Yes, I love his books. Being Irish brings more to his stories as they bring back so many memories
I loved ‘BITTER’ by Francesca Jacobi. Its been passed around some friends who also loved it. Jacovi’s debut novel and hopefully, she’ll write more…
‘Everybody Brave is Forgiven’ by Chris Cleve is wonderful. I’d also recommend ‘The Sheep Stell’ which stole over my life for a day. Its so calming and intriguing to read a very driven woman, driven by nature and the outdoors rather than business or life goals.

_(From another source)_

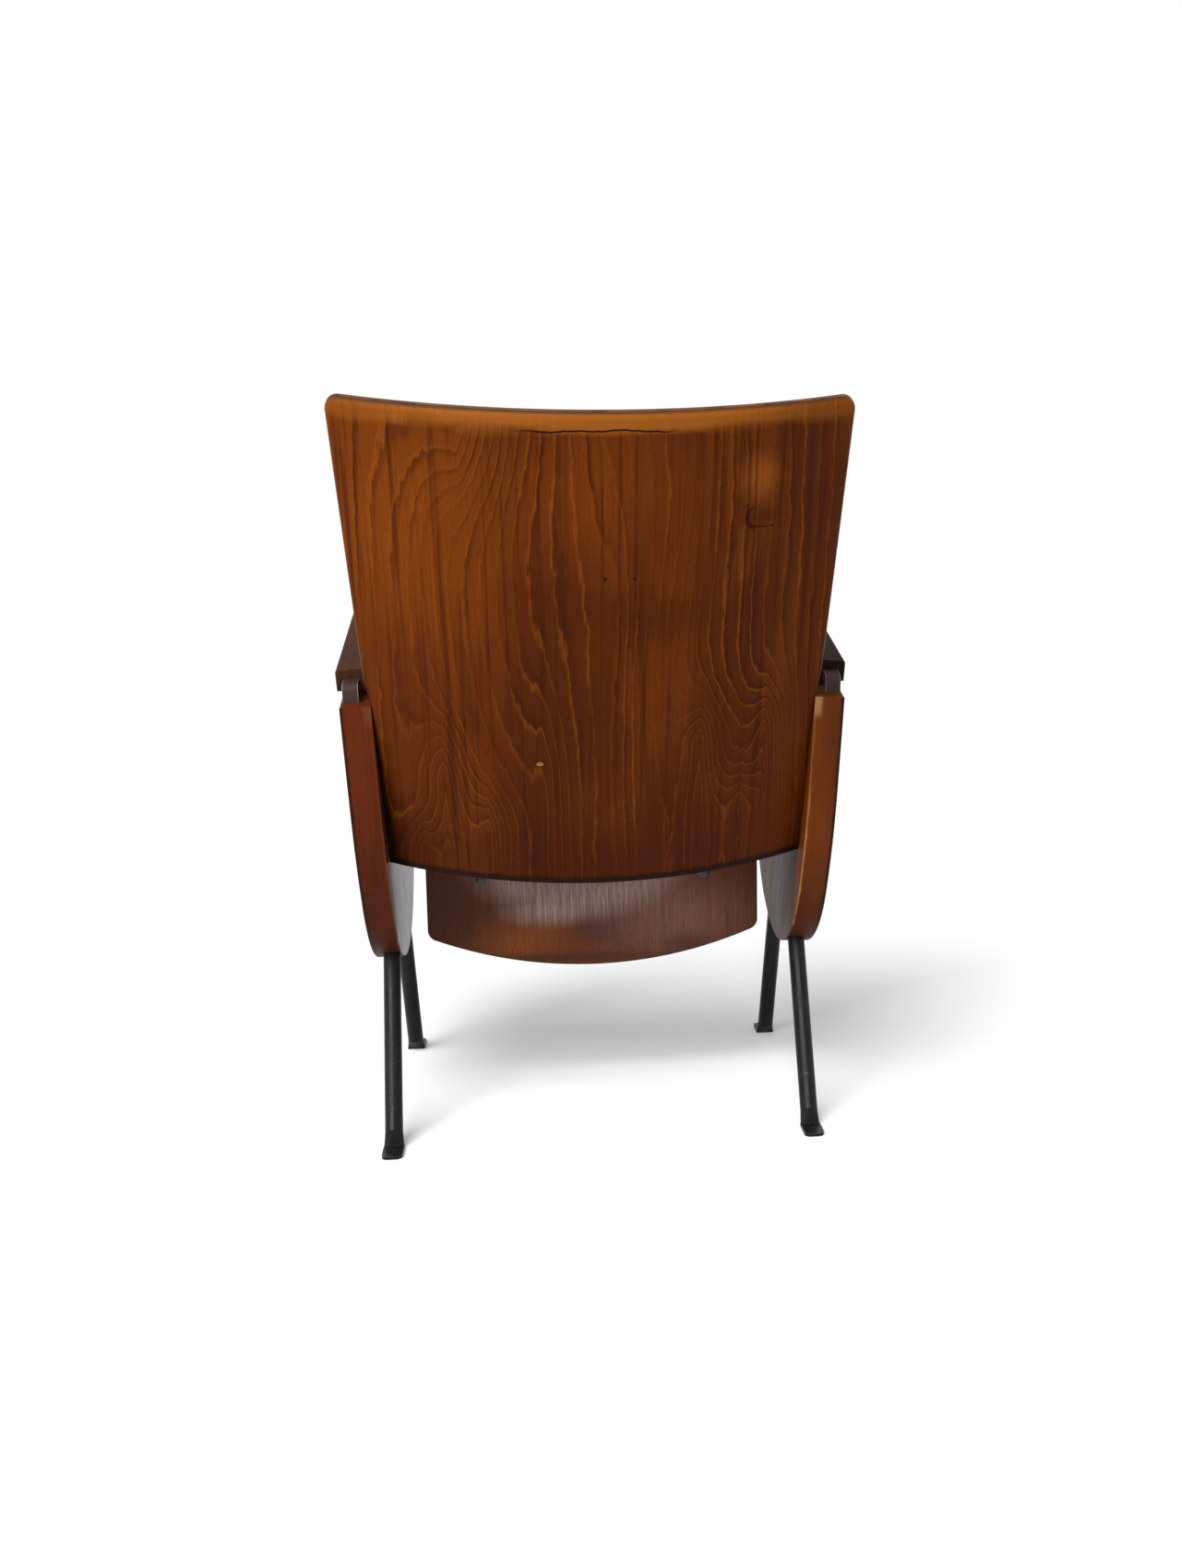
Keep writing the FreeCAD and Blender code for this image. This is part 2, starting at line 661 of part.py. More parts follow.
def seat_outline_prism():
    half = seat_half_width
    rear_corner = [seat_point(-half, -seat_rear_corner, 0), seat_point(half, -seat_rear_corner, 0)]
    front_corner = [seat_point(-half, seat_front_corner, 0), seat_point(half, seat_front_corner, 0)]
    wire = Part.Wire([
        Part.Arc(rear_corner[0], seat_point(0, -seat_rear_mid, 0), rear_corner[1]).toShape(),
        Part.LineSegment(rear_corner[1], front_corner[1]).toShape(),
        Part.Arc(front_corner[1], seat_point(0, seat_front_mid, 0), front_corner[0]).toShape(),
        Part.LineSegment(front_corner[0], rear_corner[0]).toShape(),
    ])
    prism = Part.Face(wire).extrude(V(0, 2 * seat_height, 0))
    uprights = [e for e in prism.Edges if abs(e.Length - 2 * seat_height) < same]
    rear = [e for e in uprights if e.CenterOfMass.z < pivot_z]
    front = [e for e in uprights if e.CenterOfMass.z > pivot_z]
    prism = prism.makeFillet(seat_rear_corner_radius, rear)
    front = [e for e in prism.Edges if any(e.CenterOfMass.sub(f.CenterOfMass).Length < same for f in front)]
    return prism.makeFillet(seat_front_corner_radius, front)


def seat_panel():
    across = 17
    deep = 21
    spare = 8.0
    rows = []
    for i in range(across):
        x = (seat_half_width + spare) * (2.0 * i / (across - 1) - 1)
        row = []
        for j in range(deep):
            forward = -seat_rear_mid - spare + (seat_rear_mid + seat_front_mid + 2 * spare) * j / (deep - 1)
            row.append(seat_point(x, forward, seat_surface(x, forward)))
        rows.append(row)
    surface = Part.BSplineSurface()
    surface.interpolate(rows)
    slab = surface.toShape().extrude(V(0, -seat_thick, 0))
    board = slab.common(seat_outline_prism()).Solids[0]
    for x, forward in seat_bolt_places():
        board = board.cut(rod(seat_point(x, forward, 0), seat_point(x, forward, 2 * seat_height),
                              seat_bolt_radius + slip))
    return board


def seat_bolt_places():
    return [(sign * hinge_half_spacing, forward) for sign in (1, -1)
            for forward in (-seat_bolt_rear, seat_bolt_front)]


def sector(x_low, x_high, inner, outer, start_angle, end_angle):
    """Part of a ring about the pivot line. Angles in degrees turn from +Y towards +Z."""
    def at(radius, angle):
        turn = math.radians(angle)
        return V(x_low, pivot_y + radius * math.cos(turn), pivot_z + radius * math.sin(turn))
    middle = (start_angle + end_angle) / 2
    wire = Part.Wire([
        Part.Arc(at(outer, start_angle), at(outer, middle), at(outer, end_angle)).toShape(),
        Part.LineSegment(at(outer, end_angle), at(inner, end_angle)).toShape(),
        Part.Arc(at(inner, end_angle), at(inner, middle), at(inner, start_angle)).toShape(),
        Part.LineSegment(at(inner, start_angle), at(outer, start_angle)).toShape(),
    ])
    return Part.Face(wire).extrude(V(x_high - x_low, 0, 0))


def seat_bracket(side):
    """Hinge bracket: hub on the axle, web and flange under the seat, and a finger for the stop collar."""
    hub_low = hinge_half_spacing - hinge_hub_width / 2
    hub = rod(V(hub_low, pivot_y, pivot_z), V(hinge_hub_end, pivot_y, pivot_z), hinge_hub_radius)
    disc = rod(V(hinge_hub_end - stop_disc_thick, pivot_y, pivot_z), V(hinge_hub_end, pivot_y, pivot_z), stop_radius)
    half_angle = stop_finger_angle / 2
    finger = sector(hinge_hub_end, collar_start + collar_width, hinge_hub_radius + seat_gap, stop_radius,
                    finger_middle_angle - half_angle, finger_middle_angle + half_angle)
    flange_low = seat_point(hinge_half_spacing - flange_width / 2, -flange_rear, flange_top - flange_thick)
    flange = Part.makeBox(flange_width, flange_thick, flange_rear + flange_front, flange_low)
    ends = [e for e in flange.Edges if abs(e.Length - flange_thick) < same]
    flange = flange.makeFillet(flange_corner, ends)
    top = flange_top - flange_thick
    web = polygon([seat_point(0, -web_half_base, top), seat_point(0, web_half_base, top),
                   seat_point(0, hinge_hub_radius, 0), seat_point(0, -hinge_hub_radius, 0)])
    web = side_prism(web, hinge_half_spacing - web_thick / 2, hinge_half_spacing + web_thick / 2)
    solid = hub.fuse(disc).fuse(finger).fuse(flange).fuse(web)
    solid = solid.cut(rod(V(0, pivot_y, pivot_z), V(2 * hinge_half_spacing, pivot_y, pivot_z),
                          axle_radius + hinge_bore_gap))
    for x, forward in seat_bolt_places():
        if x > 0:
            solid = solid.cut(rod(seat_point(x, forward, 0), seat_point(x, forward, seat_height),
                                  seat_bolt_radius + slip))
    if side < 0:
        solid = solid.mirror(V(0, 0, 0), V(1, 0, 0))
    return solid.removeSplitter()


def seat_bolt(x, forward):
    length = seat_thick + flange_thick + seat_washer_thick + seat_nut_height + bolt_tail + 2 * seat_gap
    return headed(seat_point(x, forward, seat_height + seat_gap), V(0, -1, 0), seat_bolt_head_radius,
                  seat_bolt_head_height, seat_bolt_radius, length)


def seat_washer(x, forward):
    start = seat_point(x, forward, flange_top - flange_thick)
    return ring(start, V(0, -1, 0), seat_washer_radius, seat_bolt_radius + slip, seat_washer_thick)


def seat_nut(x, forward):
    start = seat_point(x, forward, flange_top - flange_thick - seat_washer_thick)
    return hex_nut(start, V(0, -1, 0), seat_nut_flats, seat_nut_height, seat_bolt_radius + slip)


def stop_collar(side):
    """Collar clamped on the axle, with a notch in which the bracket's finger swings."""
    half_angle = stop_finger_angle / 2
    spare = math.degrees(seat_gap / hinge_hub_radius)
    notch_low = finger_middle_angle - half_angle - spare
    notch_high = finger_middle_angle + seat_swing + half_angle + spare
    core = ring(V(collar_start, pivot_y, pivot_z), V(1, 0, 0), hinge_hub_radius, axle_radius, collar_width)
    lobe = sector(collar_start, collar_start + collar_width, axle_radius + 1, stop_radius,
                  notch_high, notch_low + 360)
    solid = core.fuse(lobe).cut(rod(V(0, pivot_y, pivot_z), V(2 * collar_start, pivot_y, pivot_z),
                                    axle_radius + slip))
    middle = V(collar_start + collar_width / 2, pivot_y, pivot_z)
    solid = solid.cut(rod(middle, middle.add(V(0, 0, stop_radius + 1)), collar_screw_radius + slip))
    if side < 0:
        solid = solid.mirror(V(0, 0, 0), V(1, 0, 0))
    return solid.removeSplitter()


def collar_screw(side):
    middle = V(side * (collar_start + collar_width / 2), pivot_y, pivot_z)
    return rod(middle.add(V(0, 0, axle_radius + slip)), middle.add(V(0, 0, stop_radius - slip)), collar_screw_radius)


os.makedirs("parts", exist_ok=True)

blank = panel_blank()
cover_block = cover_prism()
channels = leg_channel(False).fuse(leg_channel(True)).fuse(hub_pocket())
bar_slot = arm_bar_blank(slip)
cover_local = blank.common(cover_block)
panel_local = blank.cut(cover_block).cut(channels).cut(bar_slot)

board_back = back_panel()
panels = {}
for name, side in SIDES:
    panel = to_side(panel_local, side).cut(axle_hole(axle_bore_radius + seat_gap, side))
    cover = to_side(cover_local, side).cut(axle_hole(axle_radius + seat_gap, side))
    for up in (bracket_low, bracket_high):
        panel = panel.cut(bracket_screw(side, up, False, slip))
        cover = cover.cut(bracket_screw(side, up, False, slip))
        board_back = board_back.cut(bracket_screw(side, up, True, slip))
    save("side_panel_" + name, panel)
    save("inner_cover_" + name, cover)
    save("armrest_" + name, to_side(armrest(), side))
    save("arm_bar_" + name, to_side(arm_bar(), side))
    save("rear_leg_" + name, leg(side, False))
    save("front_leg_" + name, leg(side, True))
    save("leg_hub_" + name, leg_hub(side))
    save("stop_collar_" + name, stop_collar(side))

save("back_panel", board_back)
brackets = []
bracket_screws = []
for name, side in SIDES:
    for up in (bracket_low, bracket_high):
        bracket = back_bracket(side, up)
        for into_back in (True, False):
            bracket = bracket.cut(bracket_screw(side, up, into_back, slip))
            bracket_screws.append(bracket_screw(side, up, into_back))
        brackets.append(bracket)
save("back_brackets", group(brackets))
save("bracket_screws", group(bracket_screws))
save("arm_screws", group(to_side(arm_screw(point), side) for name, side in SIDES for point in arm_screw_points()))
save("axle", axle())
save("axle_bolts", group(axle_bolt(side) for name, side in SIDES))
save("axle_washers", group(axle_washer(side) for name, side in SIDES))
save("collar_screws", group(collar_screw(side) for name, side in SIDES))

save("seat_panel", seat_panel())
for name, side in SIDES:
    save("seat_bracket_" + name, seat_bracket(side))
save("seat_bolts", group(seat_bolt(x, forward) for x, forward in seat_bolt_places()))
save("seat_washers", group(seat_washer(x, forward) for x, forward in seat_bolt_places()))
save("seat_nuts", group(seat_nut(x, forward) for x, forward in seat_bolt_places()))
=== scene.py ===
import json
import math

import bpy
from mathutils import Matrix, Vector

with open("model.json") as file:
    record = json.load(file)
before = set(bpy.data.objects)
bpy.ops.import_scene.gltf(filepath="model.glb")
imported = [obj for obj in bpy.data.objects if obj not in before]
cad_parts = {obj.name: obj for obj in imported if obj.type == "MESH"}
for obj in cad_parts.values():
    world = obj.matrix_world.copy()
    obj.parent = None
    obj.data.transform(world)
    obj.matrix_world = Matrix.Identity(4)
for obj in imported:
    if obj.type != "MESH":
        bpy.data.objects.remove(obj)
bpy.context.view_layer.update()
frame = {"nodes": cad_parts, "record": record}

# Sizes of the chair that its finishes follow, to within a millimetre, in metres and radians
BACK_FOOT = (0.0, 0.1127, 0.3198)
BACK_RECLINE = math.radians(22.0)
BACK_LENGTH = 0.5395
BACK_FOOT_HALF_WIDTH = 0.2385
BACK_TAPER = 0.031
BACK_BEND = 0.637
BACK_BEND_AXIS = 0.591
SEAT_PIVOT = (0.0, -0.064, 0.350)
PANEL_TOP_REAR = (0.0, 0.1873, 0.507)
PANEL_LEAN = math.radians(11.0)
PANEL_CANT = math.radians(1.9)
ARM_SLOPE = math.radians(14.5)
REARWARD = (0.0, 1.0, 0.0)
FRONTWARD = (0.0, -1.0, 0.0)
ACROSS_THE_MIDDLE = (-0.05, 0.05)

# Marks on the back and on the rear faces of the panels, and the depth of the painted highlight along the
# back's top, by place on the board
TOP_HIGHLIGHT_DEPTH = 0.012
CRACK_HEIGHT = 0.5255
NAIL_HOLES = ((-0.007, 0.3669, 0.0022, 0.0022), (-0.0372, 0.3670, 0.0022, 0.0022))
SCAR = (-0.160, 0.424, 0.0105, 0.0125)
SCAR_HOLLOW = (-0.164, 0.426, 0.0095, 0.0110)
SCAR_TAIL = (-0.176, 0.414, 0.018, 0.0020)
NICK = (0.0641, 0.1497, 0.0044, 0.0028)
SEAM_DROP = 0.226
OUTER_ARRIS = (0.2730, 0.2765)
INNER_ARRIS = (0.2474, 0.2458)

# The floor, and how much light it and the surroundings add
FLOOR_HALF_WIDTH = 30.0
FLOOR_LIFT = 0.155
WORLD_LEVEL = 0.38


class Graph:
    """Places shader nodes and joins them, so that a finish reads as a few lines."""

    def __init__(self, tree):
        self.tree = tree

    def add(self, kind, values=None, **settings):
        node = self.tree.nodes.new(kind)
        for name, value in settings.items():
            setattr(node, name, value)
        for name, value in (values or {}).items():
            self.feed(node.inputs[name], value)
        return node

    def feed(self, socket, value):
        if isinstance(value, bpy.types.NodeSocket):
            self.tree.links.new(value, socket)
        elif value is not None:
            socket.default_value = value

    def math(self, operation, a, b=None, clamp=False):
        node = self.add("ShaderNodeMath", operation=operation, use_clamp=clamp)
        self.feed(node.inputs[0], a)
        self.feed(node.inputs[1], b)
        return node.outputs[0]

    def span(self, value, low, high, start=0.0, end=1.0, smooth=True):
        """Maps a value from one range to another, held at both ends."""
        node = self.add("ShaderNodeMapRange", interpolation_type="SMOOTHSTEP" if smooth else "LINEAR")
        for name, number in (("Value", value), ("From Min", low), ("From Max", high),
                             ("To Min", start), ("To Max", end)):
            self.feed(node.inputs[name], number)
        return node.outputs[0]

    def vector(self, operation, a, b=None):
        node = self.add("ShaderNodeVectorMath", operation=operation)
        self.feed(node.inputs[0], a)
        self.feed(node.inputs[1], b)
        return node.outputs

    def times(self, a, b):
        return self.math("MULTIPLY", a, b)

    def parts(self, vector):
        """The X, Y and Z of a vector."""
        return self.add("ShaderNodeSeparateXYZ", {0: vector}).outputs

    def mix(self, share, a, b):
        node = self.add("ShaderNodeMix", data_type="RGBA", blend_type="MIX")
        for index, value in ((0, share), (6, a), (7, b)):
            if isinstance(value, tuple) and len(value) == 3:
                value = value + (1.0,)
            self.feed(node.inputs[index], value)
        return node.outputs[2]

    def lay(self, colour, mask, share, tint):
        """Lays a tint over a colour where a mask is, as strong as its share."""
        return self.mix(self.times(mask, share), colour, tint)

    def noise(self, place, scale, detail=3.0, roughness=0.5, distortion=0.0):
        node = self.add("ShaderNodeTexNoise", {"Vector": place, "Scale": scale, "Detail": detail,
                                               "Roughness": roughness, "Distortion": distortion})
        return node.outputs["Fac"]

    def stretch(self, place, scale, shift=(0.0, 0.0, 0.0)):
        return self.add("ShaderNodeMapping", {"Vector": place, "Scale": scale, "Location": shift}).outputs[0]

    def on_board(self, origin, turn=(0.0, 0.0, 0.0)):
        """The chair's own coordinates seen from a board: x across, y through, z along the grain."""
        place = self.add("ShaderNodeTexCoord").outputs["Object"]
        node = self.add("ShaderNodeMapping", {"Vector": place, "Location": origin, "Rotation": turn},
                        vector_type="TEXTURE")
        return node.outputs[0]

    def use(self, group, **values):
        node = self.add("ShaderNodeGroup", node_tree=group)
        for name, value in values.items():
            self.feed(node.inputs[name.replace("_", " ")], value)
        return node.outputs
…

I too found ‘Queenie’ a bit meh, a bit like ‘Sweetbitter’ much hype for not a huge reward. Its good, but wouldn’t overwhelmingly recommend to everyone. If you are in a reading rut may I shout out ‘The Willoughby Book Club’ which is wonderful, I get a subscription for Christmas and a wrapped book arrives through my postbox every month. Its tailored to your taste not a generic just been published item. Their choices have always pushed me in a genre I already love. I’ve bought it as presents for other people now both children and adults.
Just finished The Stopped Heart by Julie Myerson and would highly recommend it. Next up, Ali Smith’s Autumn (yes, I’ve already read Winter so am going about it all out of order). Tried the first Sally Rooney and ended up throwing it across the room. I’m going to give her a second chance with Normal People though.
Pachinko by Min Jin Lee is the best book I’ve read so far this year. It’s one of those books that tells the story of a family over a series of generations (mostly from the point of the view of the women) which can often get annoying because you leave a character you like and switch to one you’re less interested in. But this book is 100% bangers character wise. It’s set during the Japanese occupation of Korea in the 1900s, which was a very interesting and twisted time, and the writing is beautifully clear.
I liked Pachinko too.
I enjoyed Daisy Jones and The SIx but I felt it lacked the emotional punch I was expecting.
I’m reading the book of short stories by Tom Hanks called Uncommon Type. It’s easy to dip in and out of. He writes like he talks. Also just got Sara Cox’s new book Till the cows come home which looks great.